The review, led by Dr Emmert Roberts from the Institute of Psychiatry, Psychology & Neuroscience at King’s College London and published in the journal Addiction, calls for all patients admitted to hospital to be screened for their alcohol use and for medical staff to be trained in how to diagnose and treat those abusing alcohol.

Roberts was “super-concerned” by the findings, if not astounded, because he had expected the worst.

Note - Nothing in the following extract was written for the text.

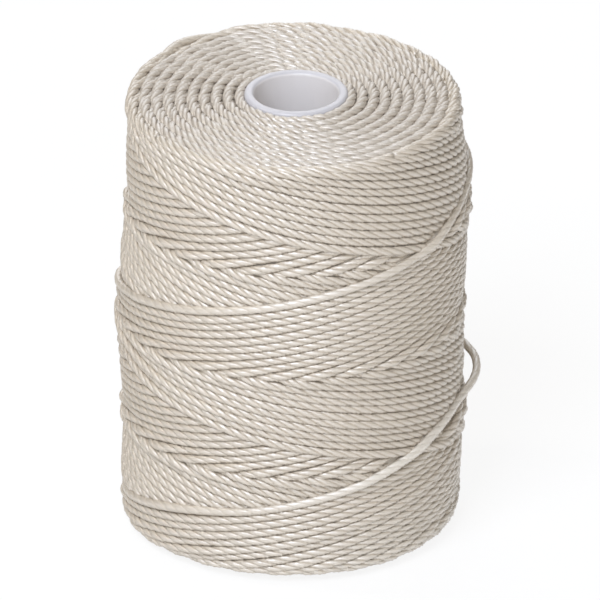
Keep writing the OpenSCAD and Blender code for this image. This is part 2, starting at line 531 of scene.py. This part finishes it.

But his medical colleagues’ reaction was one of shock. “The fact that they are shocked says to me that we are underdiagnosing these people and not providing them with adequate treatment,” he said.

“The message needs to get out there that this is a very prevalent, very common condition, and unless we start treating these people, obviously we are going to keep on having a rise in alcohol-related hospital admissions.”

But, he said, the NHS was losing its expertise. “Unfortunately, there’s been a reduction in trained addiction psychiatrists in the UK over the last five years and a reduction in real-terms funding to community specialist alcohol treatment services, and because of that there’s been a large reduction in the knowledge base of the healthcare profession around alcohol and other substance abuses.”

The government had funded alcohol care teams in the 25% of hospitals that were worst affected. “We don’t think that’s enough. We think there should be alcohol specialists in 100% of hospitals given the magnitude of the problem. It’s a nationwide problem that needs a nationwide solution and not just cherrypicking,” he said.

Alcohol Change UK said alcohol care teams, working across hospital departments and with the community services, save lives and NHS money. “Public Health England estimates that a seven-day service of this kind in a hospital can save 2,000 bed days per year, creating a saving of £3.85 for every £1 invested,” said Piper.

But there is a need to stop people arriving in hospital, he said. “We must consider whole-population approaches, like minimum unit pricing and restrictions on alcohol marketing, to prevent harm before it happens. We must wake up to the unacceptable levels of suffering that alcohol is causing our society.”

Prof Sir Ian Gilmore, the chair of the Alcohol Health Alliance UK, said the figures were worrying. “More than 80 people die of alcohol-related causes across the UK every day, and there are more than 1m alcohol-related hospital admissions every year in England alone. This puts considerable pressure on the NHS, as well as other public services,” he said.

“We are urging the government to prioritise reducing the harm alcohol causes. The government needs to take action and introduce targeted, evidence-based measures, including minimum unit pricing, to raise the price of the cheapest, strongest alcohol products, which would help to tackle the alcohol-related harms people are experiencing.”

The World Cancer Research Fund pointed out that drinking alcohol increases the risk of six types of cancer, including breast and bowel cancer. “We have a social culture in the UK which can be very focused on alcohol,” said Kate Oldridge-Turner, its head of policy.

“We need the government to empower people to drink less by making our daily environments healthier and tackling this drinking culture, as information alone won’t lead to large scale change in behaviours,” she said, echoing the call for minimum unit pricing as well asbetter urban planning that gives people more social spaces that do not revolve around alcohol”.

The NHS England chief executive, Simon Stevens, said: “Alcohol dependence can devastate families with the NHS often left to pick up the pieces, yet the right support can save lives. The NHS long-term plan will expand specialist alcohol care teams in hospitals across the country to tackle problem drinking and prevent 50,000 admissions over the next five years.”